§ **Directions for this task**: The entries need to be copied exactly.

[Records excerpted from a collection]
<<<<
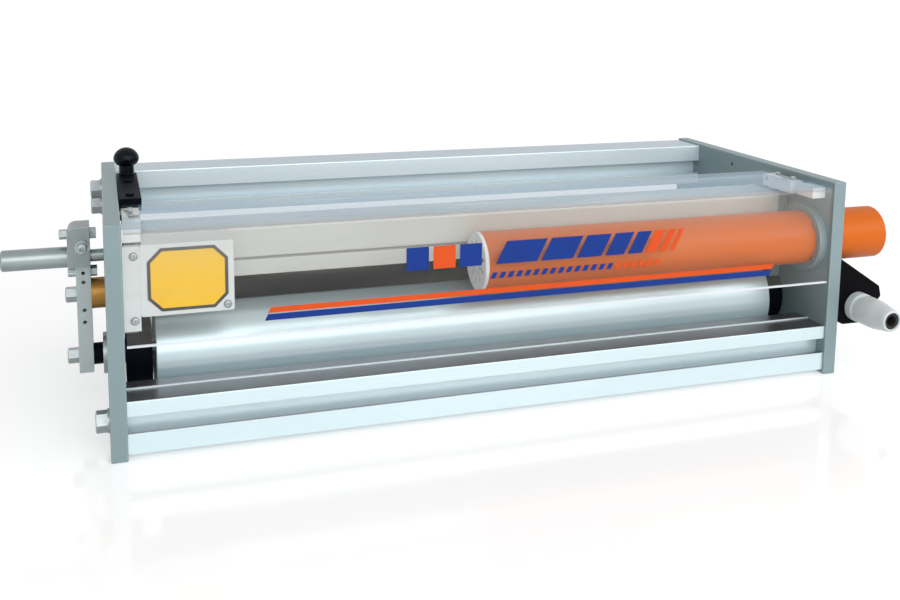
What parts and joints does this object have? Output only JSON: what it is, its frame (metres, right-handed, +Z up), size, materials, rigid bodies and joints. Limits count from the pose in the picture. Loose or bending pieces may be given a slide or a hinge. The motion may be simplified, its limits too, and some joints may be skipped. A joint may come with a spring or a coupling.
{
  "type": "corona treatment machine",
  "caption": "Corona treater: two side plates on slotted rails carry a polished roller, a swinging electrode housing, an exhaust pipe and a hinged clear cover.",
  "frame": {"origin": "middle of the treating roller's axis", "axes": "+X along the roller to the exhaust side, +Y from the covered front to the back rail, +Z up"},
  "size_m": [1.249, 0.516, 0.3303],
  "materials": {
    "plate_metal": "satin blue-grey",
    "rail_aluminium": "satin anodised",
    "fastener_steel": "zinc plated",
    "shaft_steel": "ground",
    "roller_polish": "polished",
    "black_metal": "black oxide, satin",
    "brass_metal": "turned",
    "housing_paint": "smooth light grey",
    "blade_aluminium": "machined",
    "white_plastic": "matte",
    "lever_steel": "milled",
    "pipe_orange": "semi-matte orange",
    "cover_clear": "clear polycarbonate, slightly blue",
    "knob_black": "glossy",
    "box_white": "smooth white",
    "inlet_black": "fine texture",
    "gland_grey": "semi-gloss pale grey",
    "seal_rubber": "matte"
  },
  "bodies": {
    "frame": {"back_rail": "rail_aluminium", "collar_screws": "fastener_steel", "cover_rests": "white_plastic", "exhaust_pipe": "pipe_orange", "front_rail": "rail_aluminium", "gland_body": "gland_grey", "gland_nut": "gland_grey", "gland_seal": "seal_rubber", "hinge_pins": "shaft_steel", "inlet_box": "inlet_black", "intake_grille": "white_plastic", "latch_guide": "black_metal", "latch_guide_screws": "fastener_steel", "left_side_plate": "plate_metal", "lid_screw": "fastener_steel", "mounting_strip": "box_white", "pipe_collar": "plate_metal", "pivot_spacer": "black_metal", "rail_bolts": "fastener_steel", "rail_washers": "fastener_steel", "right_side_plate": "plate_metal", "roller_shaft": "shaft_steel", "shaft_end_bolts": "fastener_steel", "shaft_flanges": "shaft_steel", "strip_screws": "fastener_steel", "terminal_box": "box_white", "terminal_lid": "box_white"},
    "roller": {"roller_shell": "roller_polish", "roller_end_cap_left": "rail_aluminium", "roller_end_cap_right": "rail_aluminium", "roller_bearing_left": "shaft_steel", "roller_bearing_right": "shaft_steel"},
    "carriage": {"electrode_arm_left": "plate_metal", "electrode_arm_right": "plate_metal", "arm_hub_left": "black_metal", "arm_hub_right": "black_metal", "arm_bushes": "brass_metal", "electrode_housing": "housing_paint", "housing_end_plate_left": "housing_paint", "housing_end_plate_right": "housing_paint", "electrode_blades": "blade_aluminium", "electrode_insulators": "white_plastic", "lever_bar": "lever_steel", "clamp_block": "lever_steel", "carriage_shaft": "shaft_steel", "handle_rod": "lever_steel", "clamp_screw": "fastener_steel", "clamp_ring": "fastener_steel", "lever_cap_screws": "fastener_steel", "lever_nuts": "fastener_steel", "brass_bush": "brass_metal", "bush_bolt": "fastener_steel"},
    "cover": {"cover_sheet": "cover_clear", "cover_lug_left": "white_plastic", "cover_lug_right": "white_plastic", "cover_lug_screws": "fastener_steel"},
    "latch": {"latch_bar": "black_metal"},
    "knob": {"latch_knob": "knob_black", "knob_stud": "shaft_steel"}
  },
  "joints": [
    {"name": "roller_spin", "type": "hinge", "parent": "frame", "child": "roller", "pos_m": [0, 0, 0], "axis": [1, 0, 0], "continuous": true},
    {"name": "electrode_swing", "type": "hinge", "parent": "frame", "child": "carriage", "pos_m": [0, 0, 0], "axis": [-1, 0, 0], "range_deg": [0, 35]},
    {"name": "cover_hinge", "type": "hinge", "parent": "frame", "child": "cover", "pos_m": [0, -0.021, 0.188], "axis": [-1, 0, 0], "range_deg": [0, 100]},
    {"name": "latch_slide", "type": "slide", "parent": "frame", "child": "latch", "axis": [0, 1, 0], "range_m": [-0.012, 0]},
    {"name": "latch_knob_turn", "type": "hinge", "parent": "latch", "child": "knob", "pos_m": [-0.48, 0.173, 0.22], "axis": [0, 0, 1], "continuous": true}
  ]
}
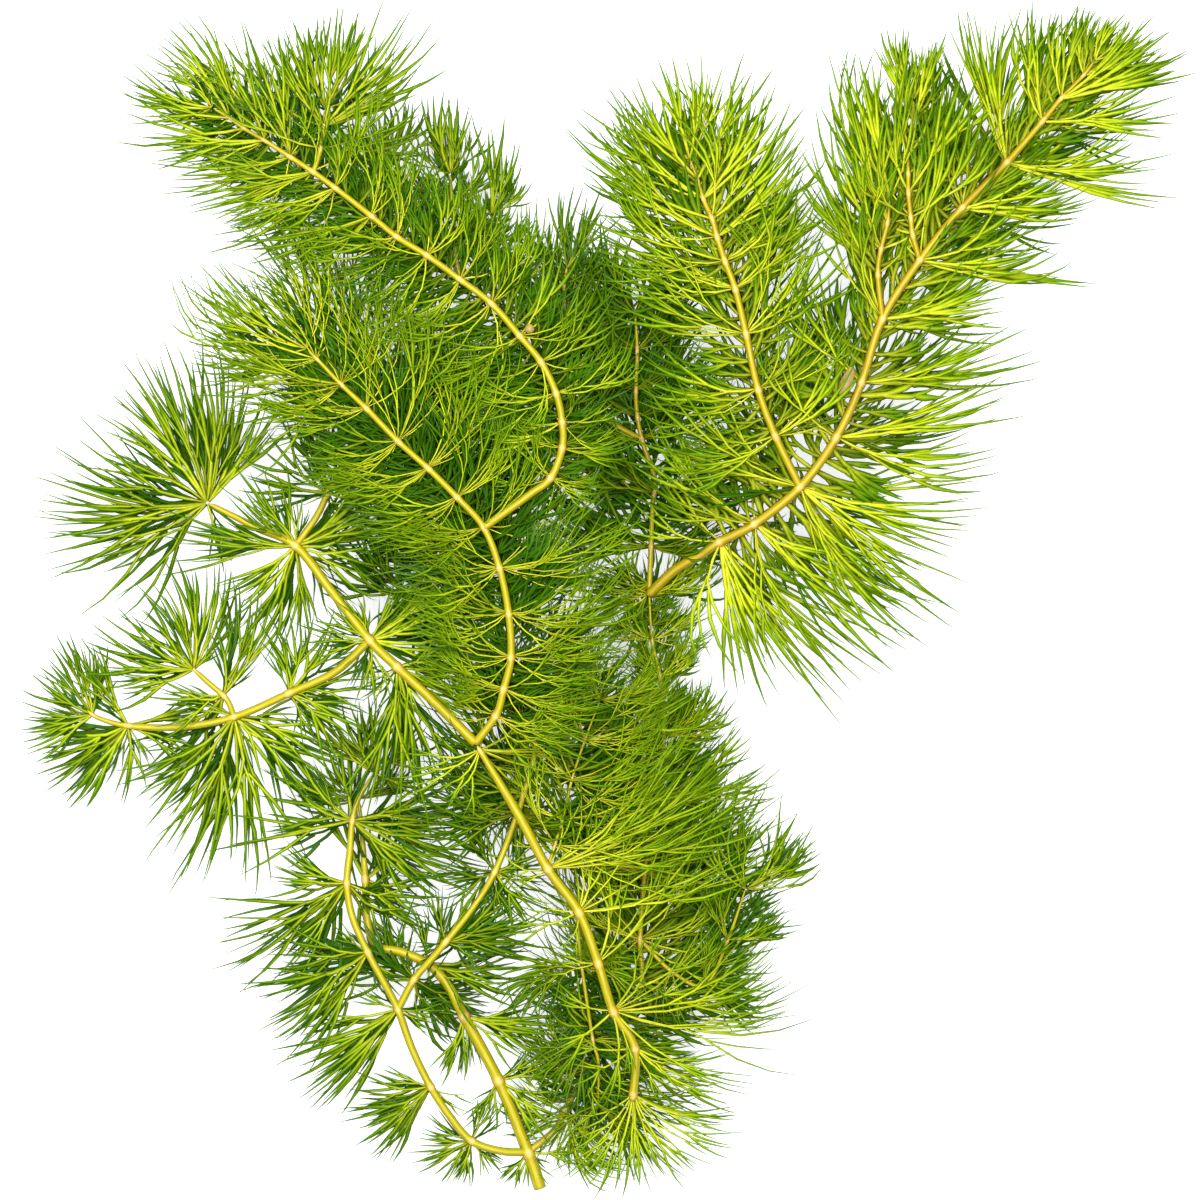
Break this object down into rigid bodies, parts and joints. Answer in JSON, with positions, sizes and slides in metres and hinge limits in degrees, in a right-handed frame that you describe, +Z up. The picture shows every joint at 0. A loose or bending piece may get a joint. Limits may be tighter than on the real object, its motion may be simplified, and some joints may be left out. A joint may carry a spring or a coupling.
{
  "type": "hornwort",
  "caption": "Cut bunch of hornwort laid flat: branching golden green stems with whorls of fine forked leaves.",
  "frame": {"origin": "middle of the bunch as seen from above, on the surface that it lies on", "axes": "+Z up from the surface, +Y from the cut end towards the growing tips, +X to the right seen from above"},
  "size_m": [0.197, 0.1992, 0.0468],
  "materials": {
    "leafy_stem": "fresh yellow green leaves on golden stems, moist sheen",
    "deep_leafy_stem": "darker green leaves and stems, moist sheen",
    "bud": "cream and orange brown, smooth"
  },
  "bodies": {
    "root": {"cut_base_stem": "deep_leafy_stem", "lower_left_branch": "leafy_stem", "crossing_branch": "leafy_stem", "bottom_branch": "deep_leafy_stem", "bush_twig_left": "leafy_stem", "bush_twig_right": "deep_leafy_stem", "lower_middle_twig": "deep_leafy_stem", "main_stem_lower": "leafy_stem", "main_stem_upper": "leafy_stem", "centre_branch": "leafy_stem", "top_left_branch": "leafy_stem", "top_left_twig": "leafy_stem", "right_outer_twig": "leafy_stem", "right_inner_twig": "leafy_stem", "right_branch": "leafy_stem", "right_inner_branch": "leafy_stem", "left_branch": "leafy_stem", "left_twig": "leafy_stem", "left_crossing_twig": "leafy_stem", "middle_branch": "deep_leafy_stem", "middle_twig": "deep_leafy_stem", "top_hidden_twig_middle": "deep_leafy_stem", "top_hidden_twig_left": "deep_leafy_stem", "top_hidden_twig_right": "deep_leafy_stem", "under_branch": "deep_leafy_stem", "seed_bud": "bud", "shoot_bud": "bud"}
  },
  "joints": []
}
>>>>
§ **The result**:
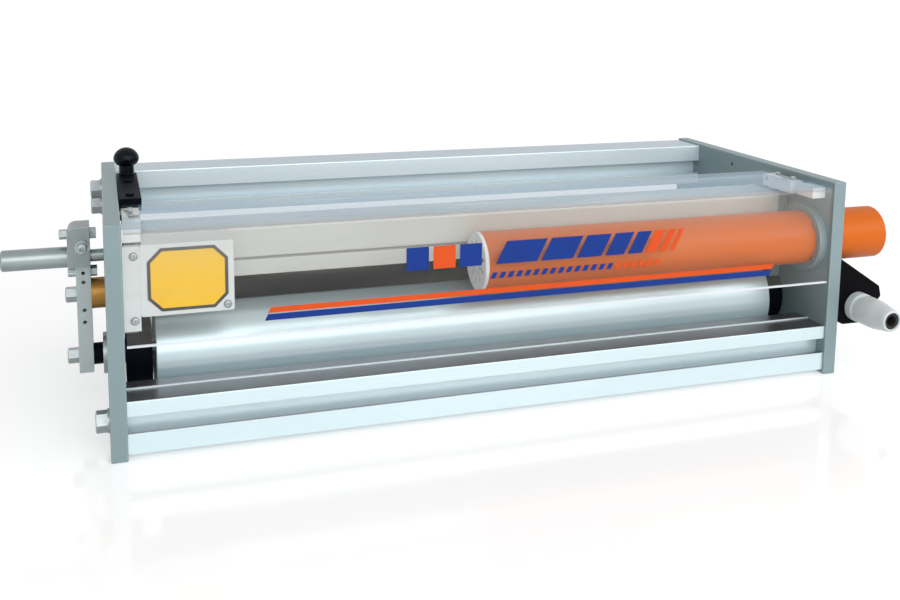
What parts and joints does this object have? Output only JSON: what it is, its frame (metres, right-handed, +Z up), size, materials, rigid bodies and joints. Limits count from the pose in the picture. Loose or bending pieces may be given a slide or a hinge. The motion may be simplified, its limits too, and some joints may be skipped. A joint may come with a spring or a coupling.
{
  "type": "corona treatment machine",
  "caption": "Corona treater: two side plates on slotted rails carry a polished roller, a swinging electrode housing, an exhaust pipe and a hinged clear cover.",
  "frame": {"origin": "middle of the treating roller's axis", "axes": "+X along the roller to the exhaust side, +Y from the covered front to the back rail, +Z up"},
  "size_m": [1.249, 0.516, 0.3303],
  "materials": {
    "plate_metal": "satin blue-grey",
    "rail_aluminium": "satin anodised",
    "fastener_steel": "zinc plated",
    "shaft_steel": "ground",
    "roller_polish": "polished",
    "black_metal": "black oxide, satin",
    "brass_metal": "turned",
    "housing_paint": "smooth light grey",
    "blade_aluminium": "machined",
    "white_plastic": "matte",
    "lever_steel": "milled",
    "pipe_orange": "semi-matte orange",
    "cover_clear": "clear polycarbonate, slightly blue",
    "knob_black": "glossy",
    "box_white": "smooth white",
    "inlet_black": "fine texture",
    "gland_grey": "semi-gloss pale grey",
    "seal_rubber": "matte"
  },
  "bodies": {
    "frame": {"back_rail": "rail_aluminium", "collar_screws": "fastener_steel", "cover_rests": "white_plastic", "exhaust_pipe": "pipe_orange", "front_rail": "rail_aluminium", "gland_body": "gland_grey", "gland_nut": "gland_grey", "gland_seal": "seal_rubber", "hinge_pins": "shaft_steel", "inlet_box": "inlet_black", "intake_grille": "white_plastic", "latch_guide": "black_metal", "latch_guide_screws": "fastener_steel", "left_side_plate": "plate_metal", "lid_screw": "fastener_steel", "mounting_strip": "box_white", "pipe_collar": "plate_metal", "pivot_spacer": "black_metal", "rail_bolts": "fastener_steel", "rail_washers": "fastener_steel", "right_side_plate": "plate_metal", "roller_shaft": "shaft_steel", "shaft_end_bolts": "fastener_steel", "shaft_flanges": "shaft_steel", "strip_screws": "fastener_steel", "terminal_box": "box_white", "terminal_lid": "box_white"},
    "roller": {"roller_shell": "roller_polish", "roller_end_cap_left": "rail_aluminium", "roller_end_cap_right": "rail_aluminium", "roller_bearing_left": "shaft_steel", "roller_bearing_right": "shaft_steel"},
    "carriage": {"electrode_arm_left": "plate_metal", "electrode_arm_right": "plate_metal", "arm_hub_left": "black_metal", "arm_hub_right": "black_metal", "arm_bushes": "brass_metal", "electrode_housing": "housing_paint", "housing_end_plate_left": "housing_paint", "housing_end_plate_right": "housing_paint", "electrode_blades": "blade_aluminium", "electrode_insulators": "white_plastic", "lever_bar": "lever_steel", "clamp_block": "lever_steel", "carriage_shaft": "shaft_steel", "handle_rod": "lever_steel", "clamp_screw": "fastener_steel", "clamp_ring": "fastener_steel", "lever_cap_screws": "fastener_steel", "lever_nuts": "fastener_steel", "brass_bush": "brass_metal", "bush_bolt": "fastener_steel"},
    "cover": {"cover_sheet": "cover_clear", "cover_lug_left": "white_plastic", "cover_lug_right": "white_plastic", "cover_lug_screws": "fastener_steel"},
    "latch": {"latch_bar": "black_metal"},
    "knob": {"latch_knob": "knob_black", "knob_stud": "shaft_steel"}
  },
  "joints": [
    {"name": "roller_spin", "type": "hinge", "parent": "frame", "child": "roller", "pos_m": [0, 0, 0], "axis": [1, 0, 0], "continuous": true},
    {"name": "electrode_swing", "type": "hinge", "parent": "frame", "child": "carriage", "pos_m": [0, 0, 0], "axis": [-1, 0, 0], "range_deg": [0, 35]},
    {"name": "cover_hinge", "type": "hinge", "parent": "frame", "child": "cover", "pos_m": [0, -0.021, 0.188], "axis": [-1, 0, 0], "range_deg": [0, 100]},
    {"name": "latch_slide", "type": "slide", "parent": "frame", "child": "latch", "axis": [0, 1, 0], "range_m": [-0.012, 0]},
    {"name": "latch_knob_turn", "type": "hinge", "parent": "latch", "child": "knob", "pos_m": [-0.48, 0.173, 0.22], "axis": [0, 0, 1], "continuous": true}
  ]
}
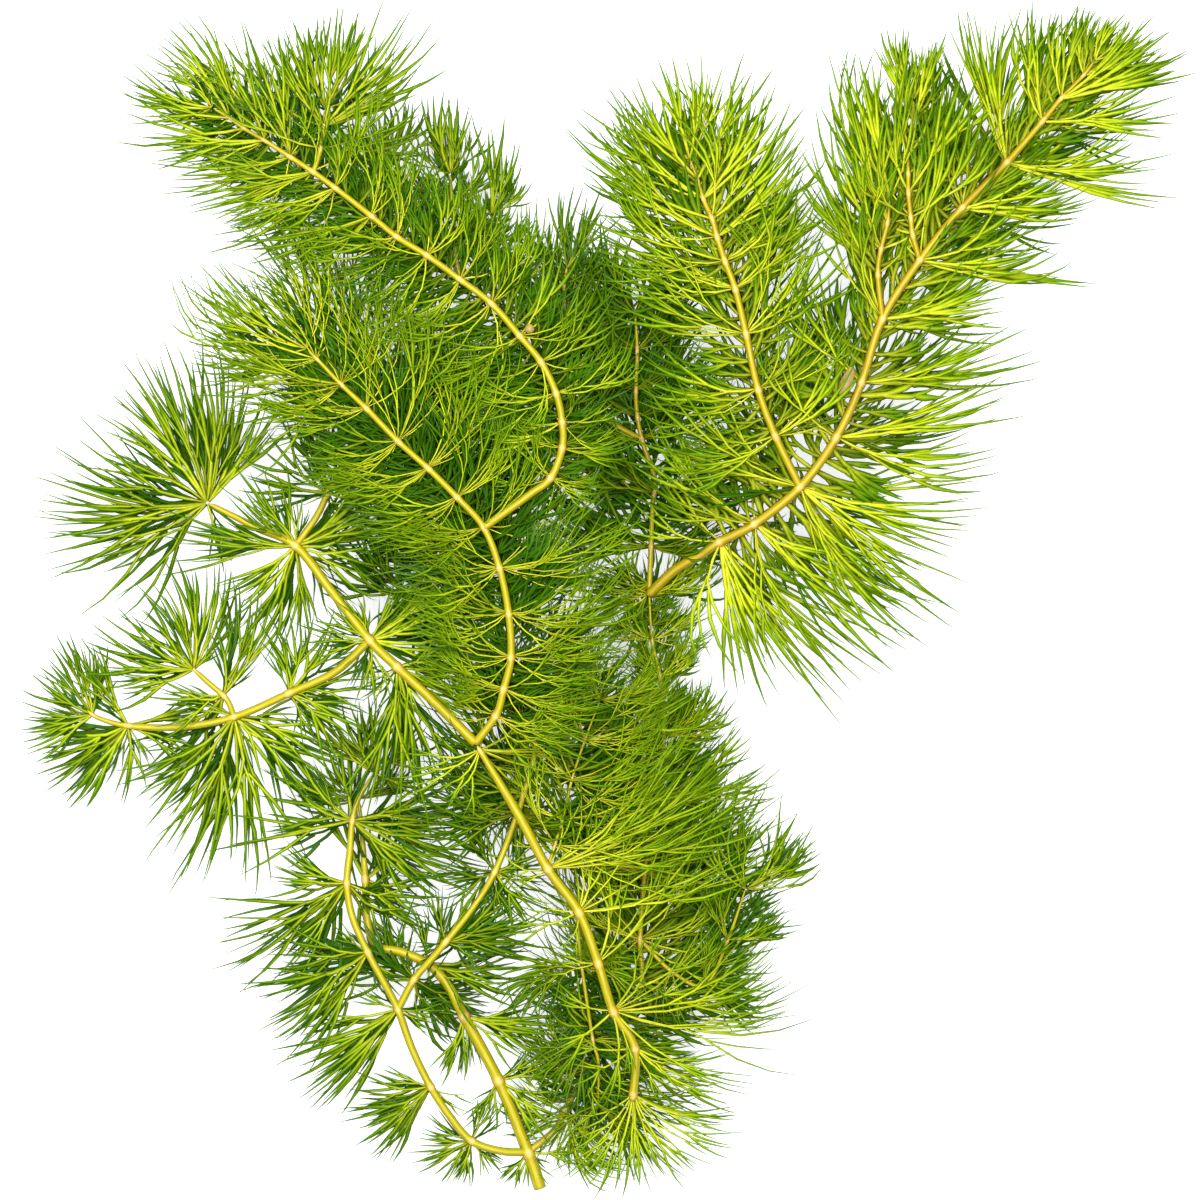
Break this object down into rigid bodies, parts and joints. Answer in JSON, with positions, sizes and slides in metres and hinge limits in degrees, in a right-handed frame that you describe, +Z up. The picture shows every joint at 0. A loose or bending piece may get a joint. Limits may be tighter than on the real object, its motion may be simplified, and some joints may be left out. A joint may carry a spring or a coupling.
{
  "type": "hornwort",
  "caption": "Cut bunch of hornwort laid flat: branching golden green stems with whorls of fine forked leaves.",
  "frame": {"origin": "middle of the bunch as seen from above, on the surface that it lies on", "axes": "+Z up from the surface, +Y from the cut end towards the growing tips, +X to the right seen from above"},
  "size_m": [0.197, 0.1992, 0.0468],
  "materials": {
    "leafy_stem": "fresh yellow green leaves on golden stems, moist sheen",
    "deep_leafy_stem": "darker green leaves and stems, moist sheen",
    "bud": "cream and orange brown, smooth"
  },
  "bodies": {
    "root": {"cut_base_stem": "deep_leafy_stem", "lower_left_branch": "leafy_stem", "crossing_branch": "leafy_stem", "bottom_branch": "deep_leafy_stem", "bush_twig_left": "leafy_stem", "bush_twig_right": "deep_leafy_stem", "lower_middle_twig": "deep_leafy_stem", "main_stem_lower": "leafy_stem", "main_stem_upper": "leafy_stem", "centre_branch": "leafy_stem", "top_left_branch": "leafy_stem", "top_left_twig": "leafy_stem", "right_outer_twig": "leafy_stem", "right_inner_twig": "leafy_stem", "right_branch": "leafy_stem", "right_inner_branch": "leafy_stem", "left_branch": "leafy_stem", "left_twig": "leafy_stem", "left_crossing_twig": "leafy_stem", "middle_branch": "deep_leafy_stem", "middle_twig": "deep_leafy_stem", "top_hidden_twig_middle": "deep_leafy_stem", "top_hidden_twig_left": "deep_leafy_stem", "top_hidden_twig_right": "deep_leafy_stem", "under_branch": "deep_leafy_stem", "seed_bud": "bud", "shoot_bud": "bud"}
  },
  "joints": []
}